According to Morningstar data, at last night’s close of 706p Edinburgh shares stood more than 8% below their estimated net asset value (NAV). This is down from a 2% premium at the end of 2015 and compares to the average 4.5% discount on trusts in its UK Equity Income sector.
‘This de-rating is understandable given the relative performance of the shares over the past 18 months, with a significant lag behind the FTSE All Share Index,’ said Stifel’s Iain Scouller and Maarten Freeriks in a note published this morning.
‘However, we do think this is explainable by the high conviction stock-picking approach, the sector weightings and the focus on higher yielding equities which delivers the attractive 3.7% dividend yield.’
They note that last year’s dividend was covered 1.1 times by revenue earnings and that the trust boasts revenue reserves of £75 million, equivalent to 1.5 years of dividends.
In addition to the stock mishaps, Edinburgh’s performance has been held back by an absence of mining stocks, which rebounded last year, and a long-standing overweight to tobacco stocks which have been weak in recent months, the analysts said.
‘Given the manager's strong long-term track record, we think the poor performance is a short-term sector/style related issue, rather than a long-term structural problem,’ they conclude.
Analysts at Numis Securities, who have rated Edinburgh a 'core buy' for three years, agree. 'It is always tempting to react to a period of underperformance by selling. However, we retain faith that the team’s
relative performance will improve.
'At a time when market valuations appear full, we favour buying investment companies with experienced active managers taking a long-term investment approach, rather than those focused on relative index weightings,' they said in a report this week.
Stifel pointed out that in its last financial year to 31 March Edinburgh’s NAV achieved a ‘decent’ total return of 14%, although this was less than two thirds of the FTSE All-Share’s 22%. In the past six months the NAV has yielded a total return, including dividends, of just 0.3%, again lagging the index’s 3.2%.

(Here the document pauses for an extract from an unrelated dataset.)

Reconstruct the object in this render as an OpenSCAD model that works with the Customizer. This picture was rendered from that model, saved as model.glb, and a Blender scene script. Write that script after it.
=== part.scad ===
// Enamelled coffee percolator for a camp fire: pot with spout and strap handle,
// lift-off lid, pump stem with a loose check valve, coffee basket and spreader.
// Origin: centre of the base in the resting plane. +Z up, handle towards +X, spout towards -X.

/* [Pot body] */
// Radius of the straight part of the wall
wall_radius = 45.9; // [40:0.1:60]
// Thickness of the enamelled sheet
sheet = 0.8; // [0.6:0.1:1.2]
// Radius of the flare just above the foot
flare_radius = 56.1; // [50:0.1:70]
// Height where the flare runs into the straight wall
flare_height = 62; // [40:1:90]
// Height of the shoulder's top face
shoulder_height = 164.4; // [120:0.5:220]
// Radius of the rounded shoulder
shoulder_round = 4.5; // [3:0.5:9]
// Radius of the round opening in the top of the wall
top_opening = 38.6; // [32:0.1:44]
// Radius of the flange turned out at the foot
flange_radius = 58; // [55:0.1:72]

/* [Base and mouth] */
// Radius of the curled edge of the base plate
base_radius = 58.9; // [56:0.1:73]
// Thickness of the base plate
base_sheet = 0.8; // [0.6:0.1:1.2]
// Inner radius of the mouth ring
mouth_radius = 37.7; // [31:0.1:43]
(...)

Over three years, the NAV is up 39.3%, according to Numis Securities data, just below the sector average of 40.7% but ahead of the All Share’s 36.3% gain. Shareholders’ actual returns, however, have been lower than this, at 31.4%, as investor enthusiasm for the stock has waned.

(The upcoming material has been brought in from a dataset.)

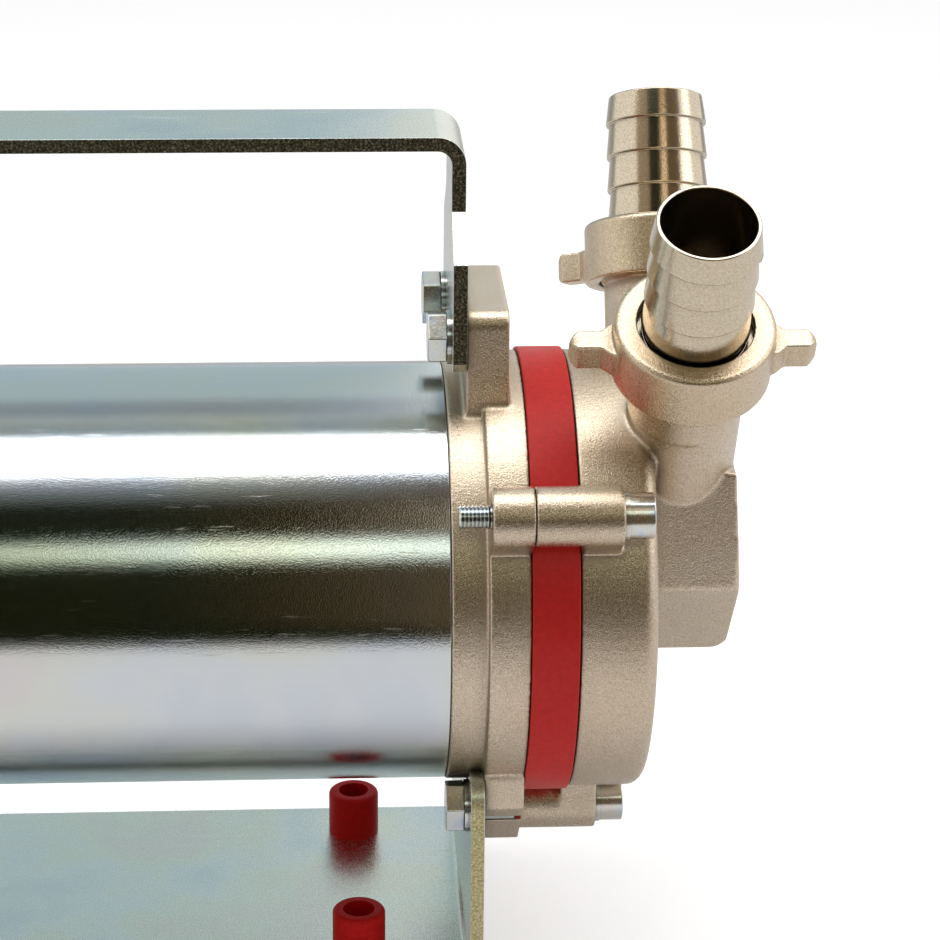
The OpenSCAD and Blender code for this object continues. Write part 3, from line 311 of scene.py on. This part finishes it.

Longer term, the trust remains one of the sector’s best performers with a ten-year total shareholder return of 127% and NAV growth of 107%. However, credit for that is shared with Neil Woodford, Barnett’s former boss, who ran Edinburgh from September 2008 after the board sacked its previous manager Fidelity and switched to Invesco Perpetual. Woodford left Invesco in 2013 with the trust appointing Barnett in January 214.
Woodford has endured an equally difficult 12 months as we noted in Investment Trust Watch two weeks ago when Edinburgh’s discount hit nearly 9%.

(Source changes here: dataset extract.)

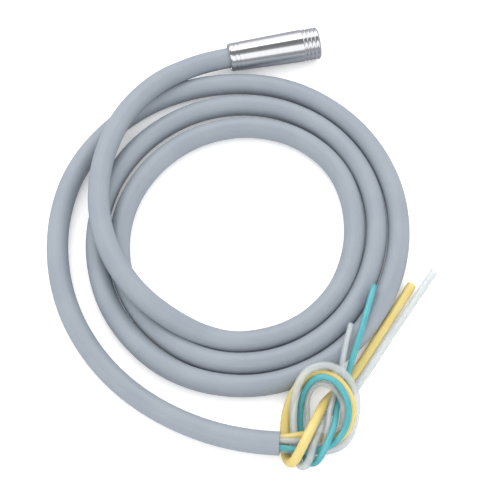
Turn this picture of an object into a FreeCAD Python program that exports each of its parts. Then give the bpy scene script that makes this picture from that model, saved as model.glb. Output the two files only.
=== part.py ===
import FreeCAD, Part
import math
import os

# A four-hole dental handpiece hose: a screw-on coupling, a soft jacket laid in
# loose turns, and four inner tubes that leave the cut jacket end in an overhand
# knot. Millimetres, +Z up, origin on the floor under the middle of the footprint.

V = FreeCAD.Vector

# Hose jacket
JACKET_OD = 9.5
JACKET_WALL = 0.6
JACKET_BORE = JACKET_OD - 2 * JACKET_WALL

# Inner tubes: outer diameter, bore, and place in the jacket (left, up)
TUBES = {
    "exhaust_tube": (4.1, 2.9, (1.95, -0.19)),
    "drive_air_tube": (3.4, 2.3, (-1.88, -1.47)),
    "water_tube": (2.7, 1.6, (-2.14, 1.69)),
    "chip_air_tube": (2.5, 1.4, (0.33, 2.81)),
}
STEMS = {
    "exhaust_stem": "exhaust_tube",
    "drive_air_stem": "drive_air_tube",
    "water_stem": "water_tube",
    "chip_air_stem": "chip_air_tube",
}
STEM_WALL = 0.3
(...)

Barnett forged his reputation on Perpetual Income & Growth (PLI), a rival UK equity income trust with higher exposure to smaller and mid-cap stocks, which he has run since 1999. Over 10 years it has delivered a 120.7% total shareholder return, but has struggled more recently with a three-year total return of 18.9% while its shares also trade on an 8% discount below their NAV.
On his open-ended funds – which since Woodford’s departure have included the flagship Invesco Perpetual Income and High Income – Barnett achieved a monthly Citywire performance rating of A, AA or AAA for much of 2010 to 2016 but lost his rating this year.